# Senator Duncan Spender (Liberal Democrats, NSW) and GST policy



## Jack Malarkey (Jan 11, 2016)

Senator Spender has provided advice on his policy relating to access to the GST $55,000 threshold for taxi and rideshare drivers.

See this Sydney thread for details: https://uberpeople.net/threads/resp...liberal-democrats-nsw-to-gst-question.326773/.


----------



## Jack Malarkey (Jan 11, 2016)

In the thread linked to in my original post above, I quote Senator Spender as advising:

‘I strongly support all suppliers, including taxi and ride share drivers, having access to the gst turnover threshold, which is an important feature to avoid burdensome compliance costs for little revenue gain. 

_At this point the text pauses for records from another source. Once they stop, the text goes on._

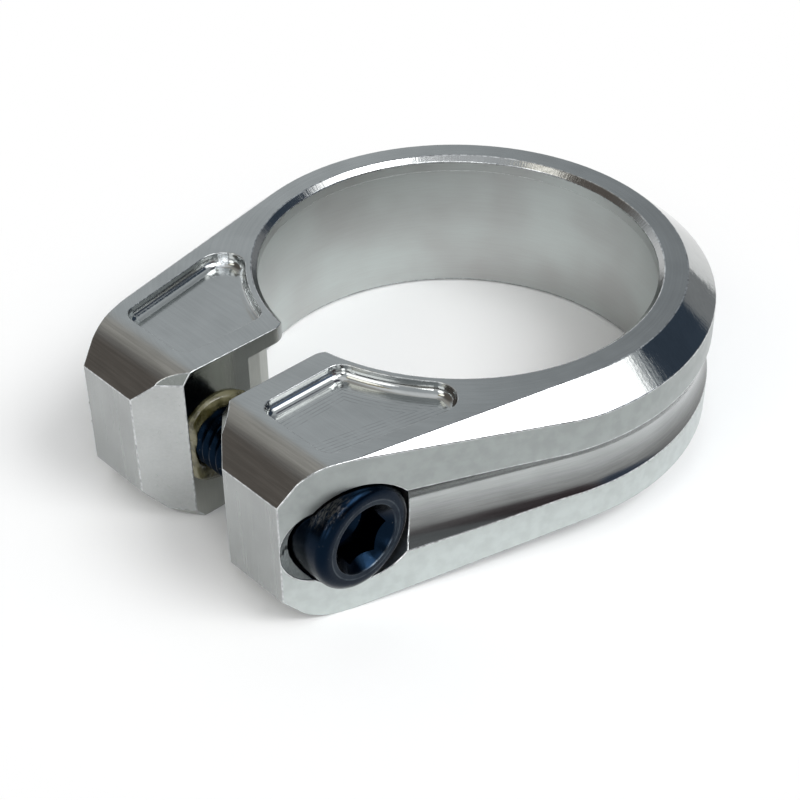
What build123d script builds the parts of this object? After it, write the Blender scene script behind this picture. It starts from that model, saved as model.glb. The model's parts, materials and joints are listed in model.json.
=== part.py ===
"""Seatpost clamp: a split ring with two ears, drawn together by one cross bolt.

The origin lies on the bore axis at the bottom face. +Z points up along the seatpost, the ears
point toward -Y, and the bolt runs along X with its head on the +X side. All sizes are millimetres.
"""

import os
from math import acos, atan2, cos, degrees, hypot, sin, sqrt

from build123d import *

# Ring
body_height = 13.8
seat_tube_radius = 17.45
lip_bore_radius = 15.95
lip_thickness = 1.4
lip_top_bevel = 0.45
bore_bottom_bevel = 0.2
ring_outer_radius = 20.6
rim_bevel_width = 2.35
rim_bevel_drop = 2.05

# Ears, seen in plan
ear_front_y = -28.35
ear_front_half_width = 11.35
bevel_runout_y = -23.4

# Ears, seen from the side: a flat top, a round that ends in a crease, and a flat slope
round_start_y = -24.4
round_radius = 4.05
round_end_angle = 39.0
front_slope_drop = 2.5

# Slot between the ears
slot_width = 4.5
slot_mouth_widening = 3.15
slot_mouth_depth = 2.68
slot_lip_corner_radius = 1.6
slot_relief_start_y = -19.7
slot_relief_turn_y = -18.35
slot_relief_turn_depth = 0.35
slot_relief_end_depth = 0.95

# Worn corner of each ear, where its round, its slot face and the slot's mouth meet
corner_start_y = -24.9
corner_slot_drop = 0.93
corner_mouth_drop = 1.05
corner_mouth_share = 0.51
corner_cutter_width = 6.0
corner_cutter_depth = 1.0

# Pocket in the top of each ear
pocket_slot_wall = 2.0
pocket_bore_wall = 0.45
pocket_flank_wall_front = 1.25
pocket_flank_wall_back = 1.65
pocket_front_y = -24.05
pocket_depth = 1.1
pocket_corner_radius = 1.3
pocket_tip_radius = 1.9
pocket_floor_radius = 0.75

# Groove round the outside at mid height
groove_radius = 3.9
groove_ring_depth = 0.6
groove_end_depth = 1.57
groove_end_inset = 3.1

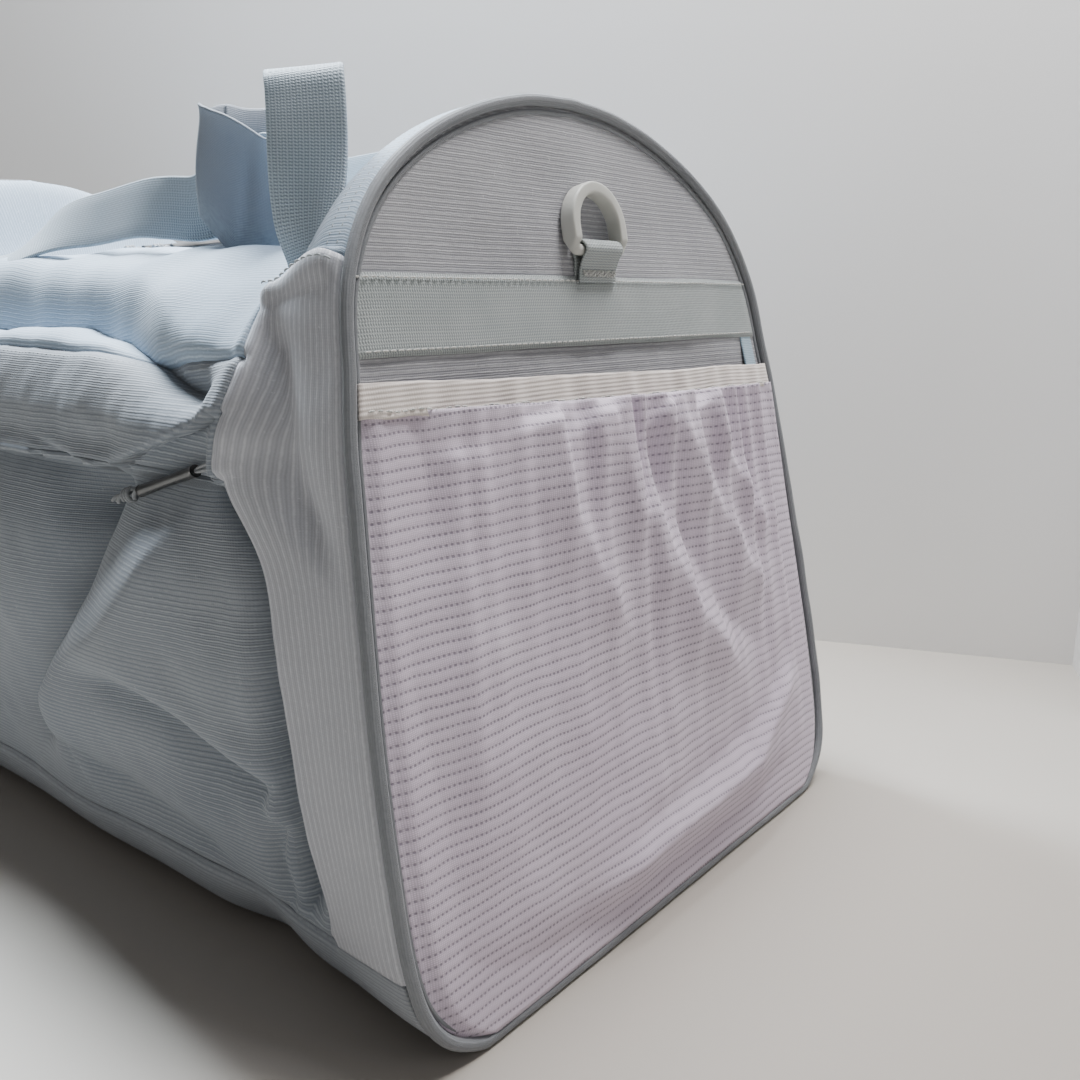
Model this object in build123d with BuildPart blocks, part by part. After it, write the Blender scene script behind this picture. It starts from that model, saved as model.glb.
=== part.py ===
from build123d import *
import math
import os

# A soft duffel bag, 54 cm long. X runs along the bag, +X is the end with the mesh pocket,
# -Y is the front with the zipped pocket, Z is up. The origin is on the floor under the middle.
# All sizes are millimetres.

# Driving dimensions
BASE_HALF = 270.0  # half length of the bag at the floor
HEIGHT = 300.0  # crown of the end arches
MIDDLE_HEIGHT = 252.0  # crown of the slack middle
LEAN = math.atan(57 / 300)  # the end panels lean inwards by this angle
SKIN = 1.6  # modelled thickness of fabric with its lining
GAP = 0.4  # clear distance between neighbouring pieces
WEBBING = 25.0  # width of all webbing
WEB_THICK = 1.6

# Half outline of the bag's section: flat base, round corner, side, arch
BASE_FLAT = 104.0
CORNER_Y = (139.0, 131.0)  # at the ends, in the middle
CORNER_Z = 34.0
ZIP_Y = 129.0  # the pocket zip lies on a straight line at this Y
POCKET_ZIP_Z = 180.0
SPRING_Y = 125.0
SPRING_Z = 208.0  # the side ends and the arch starts here
ZIP_HALF = 7.0  # half width of the slot for the main zip
COIL_HALF = 2.8
CORNER_STEPS = 5
ARCH_STEPS = 9

# Stations along the bag at the floor: half length, lean, share of the middle's slackness
END_GAP = 2.4  # end panel thickness and its clearance
SEAM_X = 228.0  # seam between gusset strips and the long panels
LEVEL_X = 140.0  # the middle is level inside this
LEVEL_LEAN = math.radians(3)
SEAM_SLACK = 1.0
HEM_STEP = 3  # the gusset strips stop at this step of the arch

PANEL_THICK = 2.0
PIPING = 4.0
D_AXIS_V = 251.0  # height of the D-ring's bar along the leaning panel
D_AXIS_N = 5.0  # distance of the bar from the panel
BAR_R = 2.5
RING_HALF = 16.5
RING_WALL = 4.2
RING_RISE = 8.0  # from the D-ring's bar to the centre of its bow
RING_THICK = 6.0
BAR_INSET = 3.0
WEB_CLEAR = 0.4
LOOP_THICK = 1.3
LOOP_FOOT = 2.4
LOOP_NARROW = 4.0  # the loop's webbing is this much narrower than the band's
BAND_V = (217.0, 242.0)  # webbing band on the end panel, measured along the panel
POCKET_V = 190.0  # rim of the mesh pocket, measured along the panel
POCKET_DEPTH = 16.0
MESH_SHIFT = 4.1  # centres the bag with its pocket over the origin
HANDLE_Y = 100.0
HANDLE_AXIS_Z = 257.0
HANDLE_FOOT_X = 183.0
STRAP_THICK = 2.4
BOARD = (480.0, 190.0, 3.0)

os.makedirs("parts", exist_ok=True)


def write(part, name):
    part.label = name
    export_step(part, "parts/" + name + ".step")


# --- the bag's section -------------------------------------------------------------------


def side_points(slack, levels):
    """Points of the side between the corner and the arch at the given heights."""
    corner_y = CORNER_Y[0] + slack * (CORNER_Y[1] - CORNER_Y[0])
    points = []
    for z in levels:
        if z < POCKET_ZIP_Z - 4:
            t = (z - CORNER_Z) / (POCKET_ZIP_Z - 4 - CORNER_Z)
            swell = 4 * math.sin(math.pi * t)
            points.append((corner_y + t * (ZIP_Y - corner_y) + swell, z))
        elif z <= POCKET_ZIP_Z + 4:
            points.append((ZIP_Y, z))
        else:
            t = (z - POCKET_ZIP_Z - 4) / (SPRING_Z - POCKET_ZIP_Z - 4)
            points.append((ZIP_Y + t * (SPRING_Y - ZIP_Y), z))
    return points


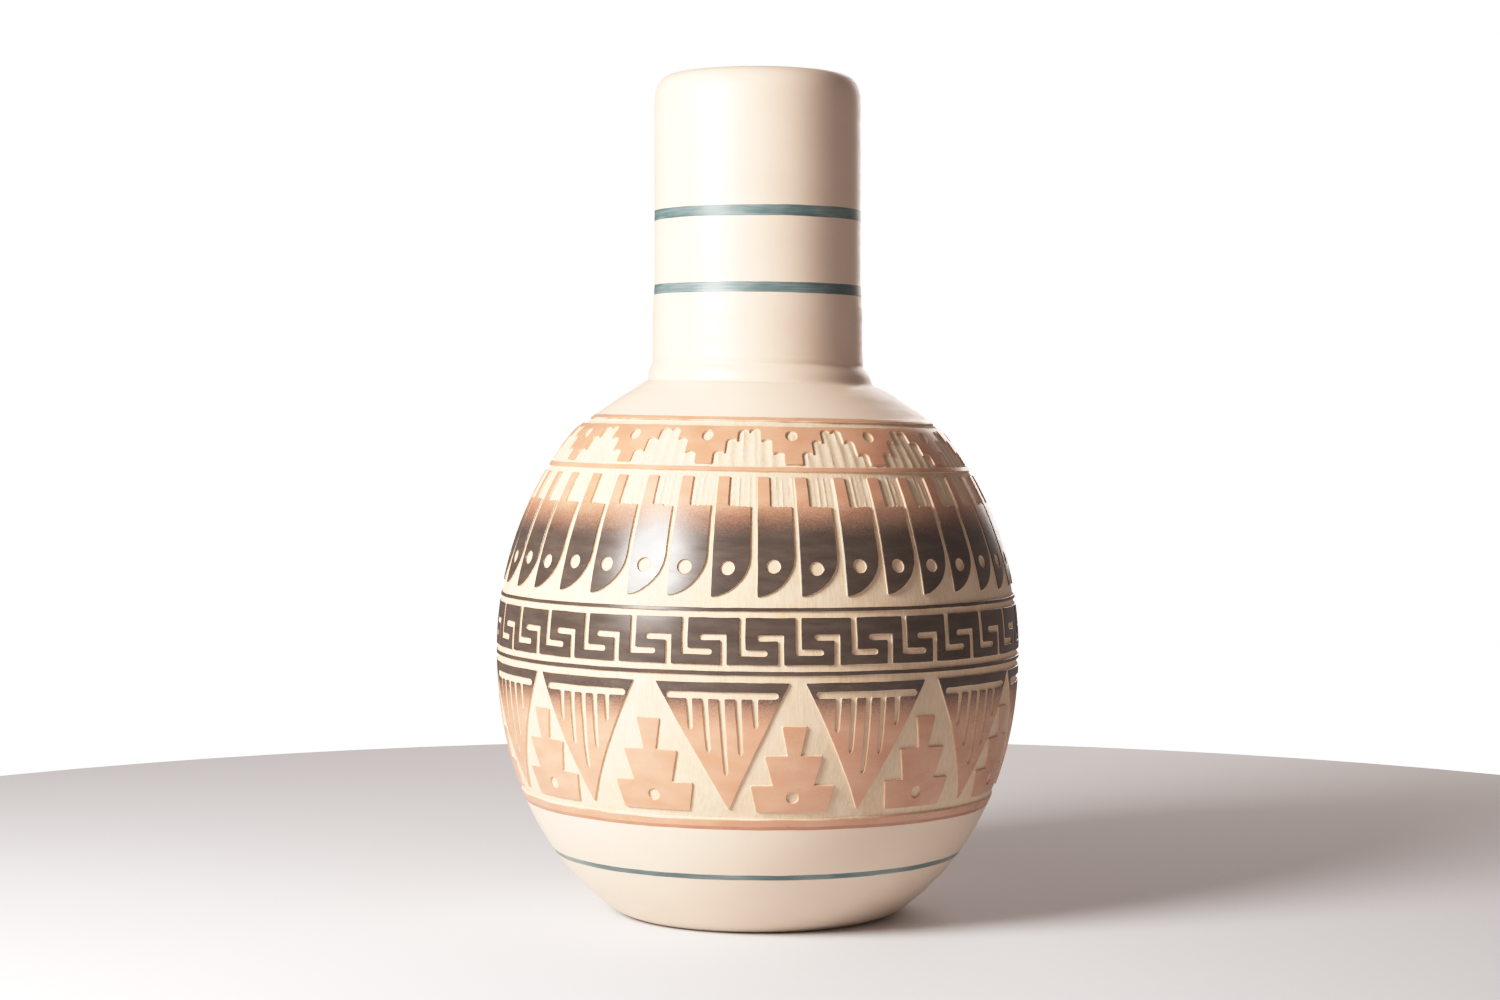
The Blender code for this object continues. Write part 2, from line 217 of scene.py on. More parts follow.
def drawn_radius(height):
    """Radius of the outside at a height, before its corners are softened."""
    if height < SHOULDER_START:
        return globe_radius(height) - FOOT_TUCK * max(0.0, 1 - height / FOOT_ROUNDING) ** 2
    if height < SHOULDER_END:
        share = (height - SHOULDER_START) / (SHOULDER_END - SHOULDER_START)
        top = globe_radius(SHOULDER_START)
        return top + (SHOULDER_END_RADIUS - top) * share
    sweep = ((height - SHOULDER_END) / NECK_SWEEP) ** NECK_SWEEP_POWER
    radius = NECK_FOOT_RADIUS + (SHOULDER_END_RADIUS - NECK_FOOT_RADIUS) * math.exp(-sweep)
    share = min(1.0, max(0.0, (height - NECK_TAPER[0]) / (NECK_TAPER[1] - NECK_TAPER[0])))
    radius += (NECK_RADIUS - NECK_FOOT_RADIUS) * share
    if height > LIP_START:
        rise = min(1.0, (height - LIP_START) / (HEIGHT - LIP_START))
        overhang = (1 - rise ** LIP_POWER) ** (1 / LIP_POWER)
        radius = LIP_CREST_RADIUS + (NECK_RADIUS - LIP_CREST_RADIUS) * overhang
    return radius


def globe_radius(height):
    rise = height - BELLY_HEIGHT
    reach = UPPER_REACH if rise > 0 else LOWER_REACH
    power = UPPER_POWER if rise > 0 else LOWER_POWER
    return BELLY_RADIUS * (1 - (abs(rise) / reach) ** power) ** (1 / power)


def softened_profile():
    """Heights, radii and slopes of the outside, with the shoulder's corners rubbed soft."""
    heights = np.arange(0.0, HEIGHT + 0.05, 0.1)
    radii = np.array([drawn_radius(z) for z in heights])
    weights = np.exp(-0.5 * (np.arange(-30, 31) / 10.0) ** 2)
    rubbed = np.convolve(radii, weights / weights.sum(), mode="same")
    middle = (heights > RUBBED[0]) & (heights < RUBBED[1])
    radii[middle] = rubbed[middle]
    return heights, radii, np.gradient(radii, heights)


PROFILE = softened_profile()


def radius_at(height):
    return float(np.interp(height, PROFILE[0], PROFILE[1]))


def place(turns, heights, depths=0.0):
    """Points, in metres, that lie at depths under the surface at each angle and height."""
    swing = np.radians(turns)
    z = heights - np.interp(heights, DROP_HEIGHTS, DROPS) * np.sin(swing)
    slope = np.interp(z, PROFILE[0], PROFILE[2])
    length = np.hypot(1.0, slope)
    radius = np.interp(z, PROFILE[0], PROFILE[1]) - depths / length
    z = z + depths * slope / length
    return np.stack((radius * np.sin(swing), -radius * np.cos(swing), z), -1) * MM


def surface_normals(points):
    slope = np.interp(points[:, 2] / MM, PROFILE[0], PROFILE[2])
    radius = np.hypot(points[:, 0], points[:, 1])
    normals = np.stack((points[:, 0] / radius, points[:, 1] / radius, -slope), 1)
    return normals / np.linalg.norm(normals, axis=1, keepdims=True)


def turned_row(columns, radius, height):
    swing = np.radians(angles(columns))
    height = np.broadcast_to(height, swing.shape)
    return np.stack((radius * np.sin(swing), -radius * np.cos(swing), height), -1) * MM


def angles(columns):
    return np.arange(columns) * 360.0 / columns


def ripple(turns, height, wave, seed, squeeze=1.0):
    """Smooth noise from -1 to 1 round the vase, with features about wave millimetres long."""
    radius = radius_at(height)
    found = []
    for swing in np.radians(turns):
        spot = (radius * math.sin(swing), radius * math.cos(swing), height * squeeze)
        found.append(noise.noise(Vector(spot) / wave + Vector((seed, 0, 0))))
    return np.array(found)


# Meshes ----------------------------------------------------------------------------------------

class Sheet:
    """Collects the rows, faces and finishes of one solid."""

    def __init__(self):
        self.points = []
        self.faces = []
        self.finishes = []
        self.flush = []

    def add_row(self, row):
        start = len(self.points)
        self.points.extend(row.tolist())
        return list(range(start, start + len(row)))

    def join(self, lower, upper, finish=0):
        """Faces between two rings; the wider-spaced ring may have a whole fraction of the other's
        points. A ring of one point closes the sheet."""
        most = max(len(lower), len(upper))
        least = min(len(lower), len(upper))
        for i in range(least if least > 1 else most):
            bottom = self.run(lower, i, least, most)
            top = self.run(upper, i, least, most)
            self.faces.append(bottom + top[::-1])
            self.finishes.append(finish)

    @staticmethod
    def run(ring, i, least, most):
        if len(ring) == 1:
            return [ring[0]]
        share = len(ring) // (least if least > 1 else most)
        return [ring[(i * share + k) % len(ring)] for k in range(share + 1)]

    def object(self, name, materials, sharp=28):
        mesh = bpy.data.meshes.new(name)
        mesh.from_pydata(self.points, [], self.faces)
        for material in materials:
            mesh.materials.append(material)
        mesh.polygons.foreach_set("material_index", self.finishes)
        mesh.shade_smooth()
        mesh.set_sharp_from_angle(angle=math.radians(sharp))
        if self.flush:
            self.shade_flush(mesh)
        piece = bpy.data.objects.new(name, mesh)
        bpy.context.scene.collection.objects.link(piece)
        return piece

    def shade_flush(self, mesh):
        """Gives the faces that lie on the vase's own surface that surface's exact normals."""
        normals = np.zeros(len(mesh.loops) * 3)
        mesh.corner_normals.foreach_get("vector", normals)
        normals = normals.reshape(-1, 3)
        exact = surface_normals(np.array(self.points))
        for face in self.flush:
            for corner in mesh.polygons[face].loop_indices:
                normals[corner] = exact[mesh.loops[corner].vertex_index]
        mesh.normals_split_custom_set(normals.tolist())


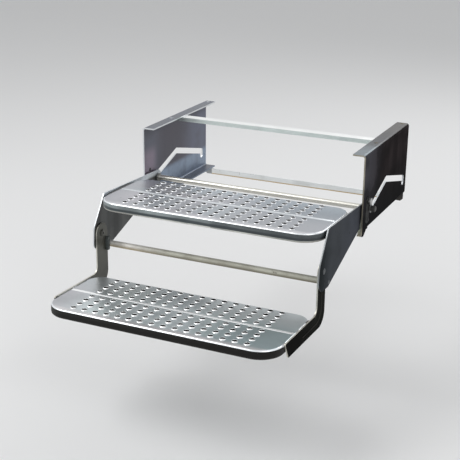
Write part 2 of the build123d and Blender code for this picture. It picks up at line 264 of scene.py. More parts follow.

‘If elected I will push the removal of the unwarranted exclusion of taxi and ride share drivers whenever I am in negotiations, I will introduce a private bill to achieve this change, and I will move amendments to any bill changing gst law so that this removal is achieved.

‘Cheers, Senator Duncan Spender’.


----------



## Jack Malarkey (Jan 11, 2016)

Correction: the current annual GST threshold available to all enterprises except taxi (including rideshare) drivers is $75,000 rather than $55,000 as per my original post. See https://www.business.gov.au/registrations/register-for-taxes/register-for-goods-and-services-tax-gst.

I apologise for the error: it's an example of the 'unreliable testimony of slippery memory'.


----------